Student Allowances
Keith Ng has done some very good work by scooping a story on how the proportion of students receiving a student allowance under Labour has fallen by a massive 32%.
Ng points out that Labour made changes to allowances in last year’s budget which they claimed would deliver allowances to 28,000 more students. However the number on allowances actually went down by 3,000 so they were 31,000 out. And of course they have tried to keep this quiet, until Keith did his investigation.
The key issue is the threshold level for parental income has not increased, making more and more people ineligible. The same thing happens with income tax with more and more families each year being subjected to higher tax rates, as they move into new tax brackets.

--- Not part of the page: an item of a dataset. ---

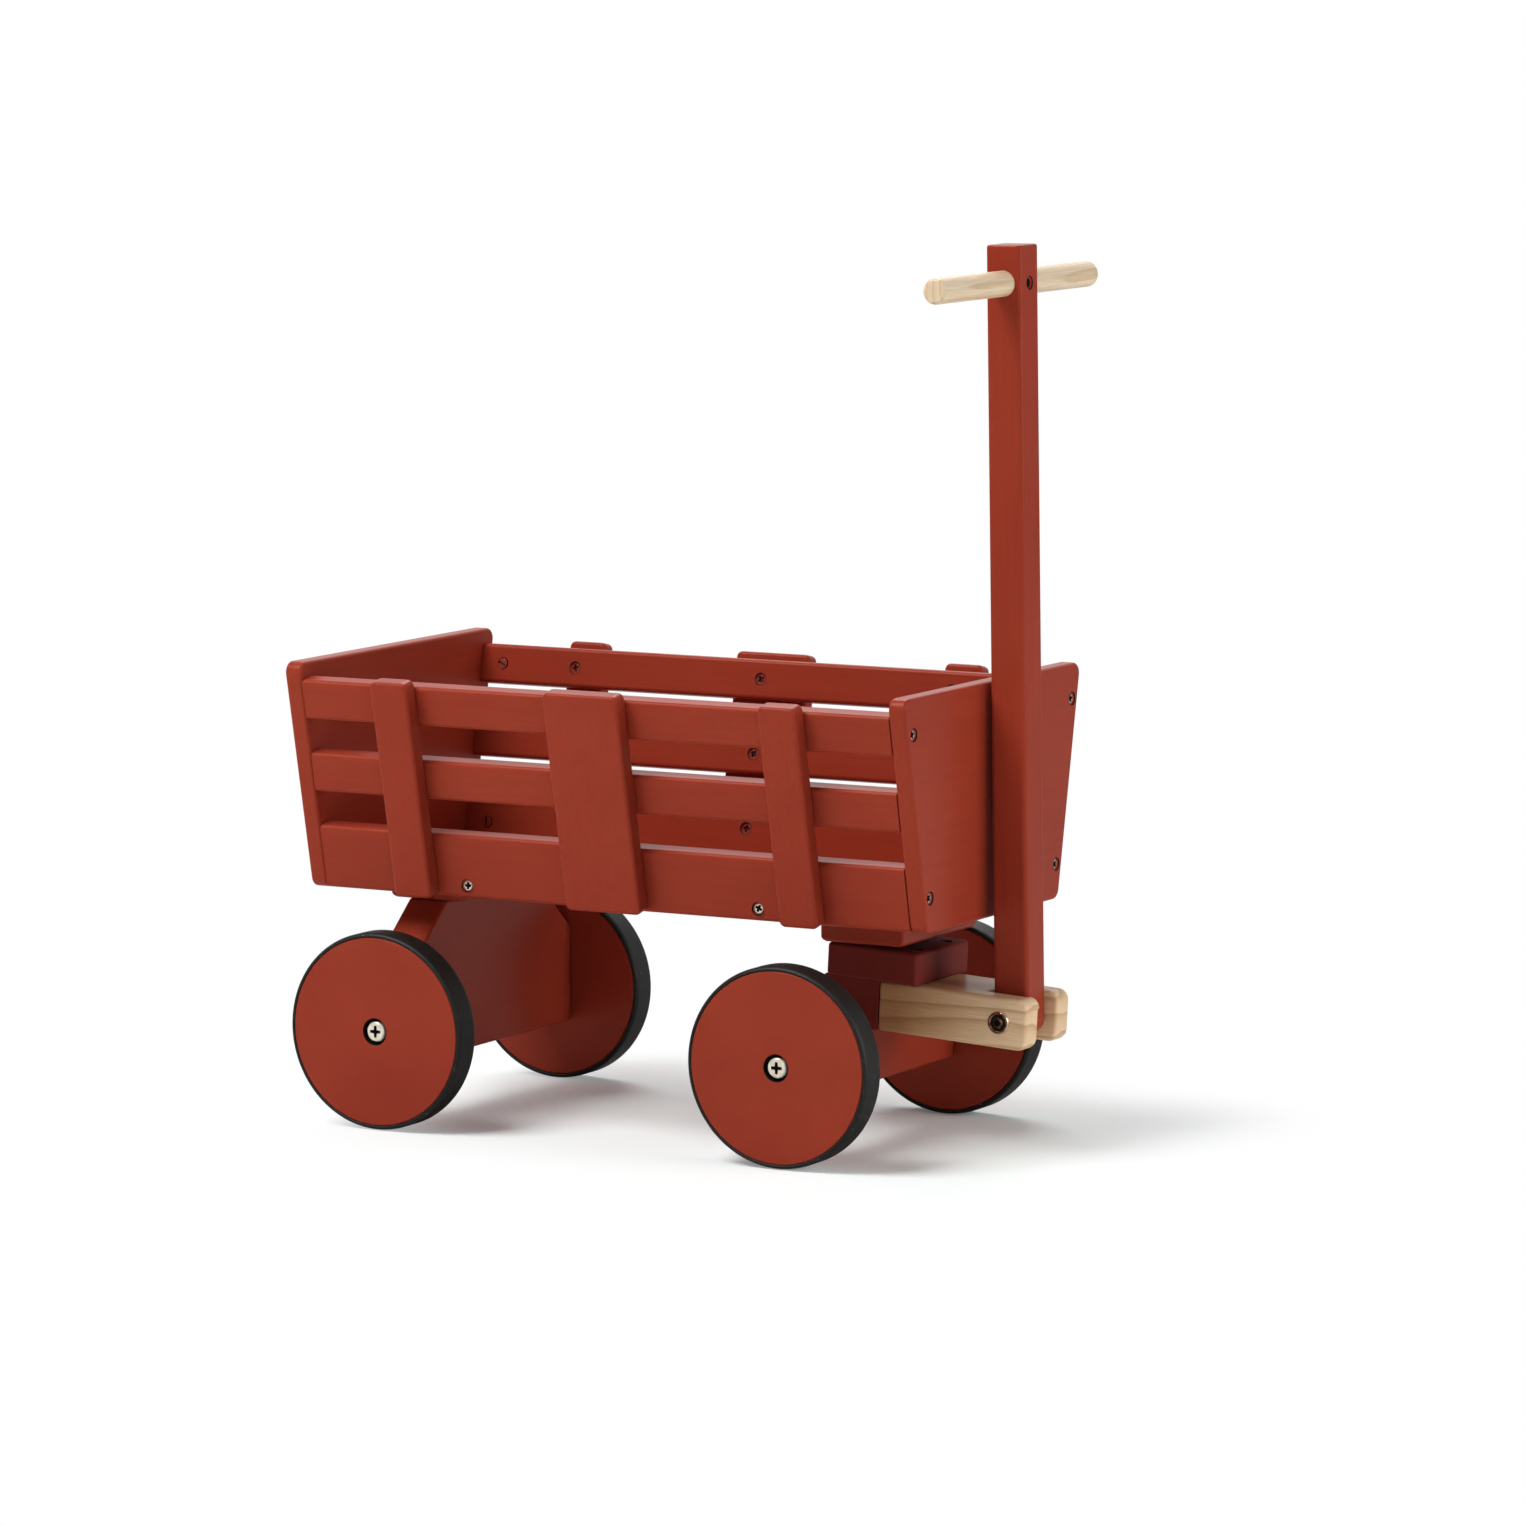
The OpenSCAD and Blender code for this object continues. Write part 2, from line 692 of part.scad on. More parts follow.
module flat_washer(r, t) {
    difference() {
        cylinder(h = t, r = r);
        translate([0, 0, -1]) cylinder(h = t + 2, r = king_d / 2 + fixed_fit);
    }
}

module king_washer() {
    color(steel) placed() translate([bolster_x, 0, pocket_top - face_gap - nut_washer_t])
        flat_washer(nut_pocket_r - 1, nut_washer_t);
}

// Fills the wedge between the level bolster and the tilted turntable block
turntable_washer_r = 15;
turntable_washer_t = turntable_play - turntable_washer_r * tan(truck_tilt) - face_gap;

module turntable_washer() {
    color(steel) placed() translate([bolster_x, 0, front_bolster_z - turntable_washer_t])
        flat_washer(turntable_washer_r, turntable_washer_t);
}

// ---- Handle pivot ----

bolt_shank_r = 3;
// The sleeve stops short of the bolt's head, and the bolt of the sleeve's closed end
sleeve_short = 8;
bolt_short = 14;
sleeve_l = drawbar_w - sleeve_short;
bolt_reach = drawbar_w - bolt_short;
pivot_bevel = 0.6;
pivot_hex_r = 2.6;
pivot_hex_depth = 1.1;

module pivot_place(side) {
    placed() truck_frame() translate([pivot_x, 0, pivot_z]) rotate([90, 0, 0]) rotate([0, side > 0 ? 180 : 0, 0])
        translate([0, 0, drawbar_w / 2]) children();
}

module pivot_head() {
    difference() {
        cylinder(h = pivot_head_t, r1 = pivot_head_d / 2, r2 = pivot_head_d / 2 - pivot_bevel);
        translate([0, 0, pivot_head_t - pivot_hex_depth]) cylinder(h = 2, r = pivot_hex_r, $fn = 6);
    }
}

// Sleeve nut from the right, with the bolt screwed into it from the left
module pivot_sleeve() {
    color(bronze) pivot_place(-1) {
        pivot_head();
        translate([0, 0, -sleeve_l]) difference() {
            cylinder(h = sleeve_l, r = sleeve_d / 2);
            translate([0, 0, -1]) cylinder(h = sleeve_l - 1, r = bolt_shank_r + fixed_fit);
        }
    }
}

module pivot_bolt() {
    color(bronze) pivot_place(1) {
        pivot_head();
        translate([0, 0, -bolt_reach]) cylinder(h = bolt_reach, r = bolt_shank_r);
    }
}

// ---- Handle ----

grip_z = bar_l - grip_drop;
grip_screw_l = 22;
grip_end_r = 2;

module at_grip_screw() {
    translate([bar_d / 2, 0, grip_z]) rotate([0, 90, 0]) children();
}

// Outline of the bar seen from its side: square on top, round about the pivot below
module bar_outline() {
    translate([-bar_d / 2, 0]) square([bar_d, bar_l]);
    circle(bar_d / 2);
}

module handle_bar() {
    color(paint) placed() handle_frame() difference() {
        intersection() {
            translate([-bar_d / 2, -bar_w / 2, -bar_d / 2]) linear_extrude(bar_l + bar_d / 2)
                rounded_rect(bar_d, bar_w, bar_r);
            translate([0, bar_w / 2, 0]) rotate([90, 0, 0]) linear_extrude(bar_w) bar_outline();
        }
        translate([0, bar_w, 0]) rotate([90, 0, 0])
            cylinder(h = 2 * bar_w, r = sleeve_d / 2 + running_fit);
        translate([0, bar_w, grip_z]) rotate([90, 0, 0])
            cylinder(h = 2 * bar_w, r = grip_d / 2 + fixed_fit);
        at_grip_screw() screw_hole(grip_screw_l);
    }
}

module grip_dowel() {
    color(pine) placed() handle_frame() difference() {
        translate([0, 0, grip_z]) rotate([90, 0, 0]) rotate_extrude() {
            translate([0, -grip_l / 2]) square([grip_d / 2 - grip_end_r, grip_l]);
            translate([0, -grip_l / 2 + grip_end_r]) square([grip_d / 2, grip_l - 2 * grip_end_r]);
            for (s = [-1, 1]) translate([grip_d / 2 - grip_end_r, s * (grip_l / 2 - grip_end_r)])
                circle(grip_end_r);
        }
        at_grip_screw() screw_hole(grip_screw_l);
    }
}

module grip_screw() {
    color(bronze) placed() handle_frame() at_grip_screw() wood_screw(grip_screw_l);
}

// ---- Groups of box fasteners ----

module end_board_screws() {
    color(nickel) placed() for (side = [-1, 1], end = [-1, 1])
        wall_frame(side) at_end_screws(end) wood_screw(end_screw_l);
}

module cross_dowels() {
    color(paint) placed() for (side = [-1, 1], end = [-1, 1])
        difference() {
            wall_frame(side) at_cross_dowels(end) translate([0, 0, -dowel_len()])
                cylinder(h = dowel_len(), r = dowel_d / 2);
            wall_frame(side) at_end_screws(end) screw_hole(end_screw_l);
        }
}

module stake_screws() {
    color(paint) placed() for (side = [-1, 1], x = [-stake_pitch, 0, stake_pitch])
        wall_frame(side) at_stake_screws(x) wood_screw(stake_screw_l);
}

module floor_edge_screws() {
    color(nickel) placed() for (side = [-1, 1]) at_floor_screws(side) wood_screw(floor_screw_l);
}

module bolster_screws() {
    color(nickel) placed() at_bolster_screws() wood_screw(bolster_screw_l);
}

module axle_block_screws() {
    color(nickel) placed() at_axle_block_screws() wood_screw(axle_screw_l);
}

// ---- What is drawn ----

floor_panel();
front_end_board();
rear_end_board();
low_slat(-1);  // right_low_slat
mid_slat(-1);  // right_mid_slat
top_slat(-1);  // right_top_slat
low_slat(1);  // left_low_slat
mid_slat(1);  // left_mid_slat
top_slat(1);  // left_top_slat
outer_stake(-1, -1);  // right_rear_stake
wide_stake(-1);  // right_wide_stake
outer_stake(-1, 1);  // right_front_stake
outer_stake(1, -1);  // left_rear_stake
wide_stake(1);  // left_wide_stake
outer_stake(1, 1);  // left_front_stake
rear_bolster();
front_bolster();
rear_axle_block();
end_board_screws();
cross_dowels();
stake_screws();
floor_edge_screws();
bolster_screws();
axle_block_screws();
rear_wheel_screws();
rear_axle_washers();
king_bolt();
king_nut();
king_washer();
turntable_washer();
turntable_block();
truck_block();
front_axle_beam();
drawbar_fork();
turntable_screws();
beam_screws();
front_wheel_screws();
front_axle_washers();
pivot_sleeve();
pivot_bolt();
handle_bar();
grip_dowel();
grip_screw();
rear_disc(-1);  // rear_right_disc
rear_tyre(-1);  // rear_right_tyre
rear_disc(1);  // rear_left_disc
rear_tyre(1);  // rear_left_tyre
front_disc(-1);  // front_right_disc
front_tyre(-1);  // front_right_tyre
front_disc(1);  // front_left_disc
front_tyre(1);  // front_left_tyre
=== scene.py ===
"""Looks of the wooden pull wagon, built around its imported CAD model.

Pieces and patterns are given in millimetres and multiplied by MM, the studio in metres."""

import json
import math

import bmesh
import bpy
import numpy as np
from mathutils import Matrix, Vector


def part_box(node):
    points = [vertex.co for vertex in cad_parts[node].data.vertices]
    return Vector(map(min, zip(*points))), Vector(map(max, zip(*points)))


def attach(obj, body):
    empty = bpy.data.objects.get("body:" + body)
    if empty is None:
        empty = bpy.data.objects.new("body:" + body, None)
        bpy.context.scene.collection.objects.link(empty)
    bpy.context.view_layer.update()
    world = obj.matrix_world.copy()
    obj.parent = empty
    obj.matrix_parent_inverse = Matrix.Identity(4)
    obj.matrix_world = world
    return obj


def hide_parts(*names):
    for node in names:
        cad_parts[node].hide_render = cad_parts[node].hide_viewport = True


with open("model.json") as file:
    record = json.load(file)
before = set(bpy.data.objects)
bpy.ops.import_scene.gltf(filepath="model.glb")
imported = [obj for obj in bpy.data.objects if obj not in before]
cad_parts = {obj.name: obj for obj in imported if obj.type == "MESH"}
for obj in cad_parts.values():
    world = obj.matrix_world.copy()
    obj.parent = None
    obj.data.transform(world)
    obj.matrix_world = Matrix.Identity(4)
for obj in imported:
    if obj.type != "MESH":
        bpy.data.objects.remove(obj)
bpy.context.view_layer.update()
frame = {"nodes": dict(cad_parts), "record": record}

MM = 0.001
NODES = frame["nodes"]
RECORD = frame["record"]
BODY_OF = {n: body for body, members in RECORD["behaviour"]["bodies"].items() for n in members}
FORK_TILT = math.radians(3.25)  # the truck rests nose-down, and the fork's grain tilts with it


# ---- Finishes ----

# Sockets of a Mix node share their names, so they are picked by place
FACTOR, NUMBER_A, NUMBER_B, COLOUR_A, COLOUR_B = 0, 2, 3, 6, 7
NUMBER_OUT, COLOUR_OUT = 0, 2
MIX_NUMBERS = {"data_type": "FLOAT"}
TINT = {"data_type": "RGBA", "blend_type": "MULTIPLY"}
SOFT_STEP = {"interpolation_type": "SMOOTHSTEP"}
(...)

Jordan Carter tries to add to the Mallard spin that at least the students are benefiting by their families being better off and calls for the government to lift parental income thresholds.
Personally I don’t want to see parental income thresholds lifted. I want to see them abolished. It is fairly ludicrous to declare a 24 year old is a dependent child. Fiscally it would be difficult to abolish them overnight, but a good start would be to reduce the age it applies to gradually. Say drop it to 21 over four years.
Frog has also croaked in with some nice research showing as recently as a few weeks ago Mallard was still proclaiming 36,000 more students will benefit. Lies, damned lies and statistics indeed. Labour probably knew by March that less students were getting an allowance so instead they spoke about the number of students the change was “designed to benefit”.
Bill English has commented here and here. In the latter release he ridicules Mallard’s statement that “part-time work is a disincentive to students picking up a student allowance” as giving students the Heineken treatment.
The NZ Herald has picked up the story, crediting ASPA whom Ng works for. They mainly just rehash the releases.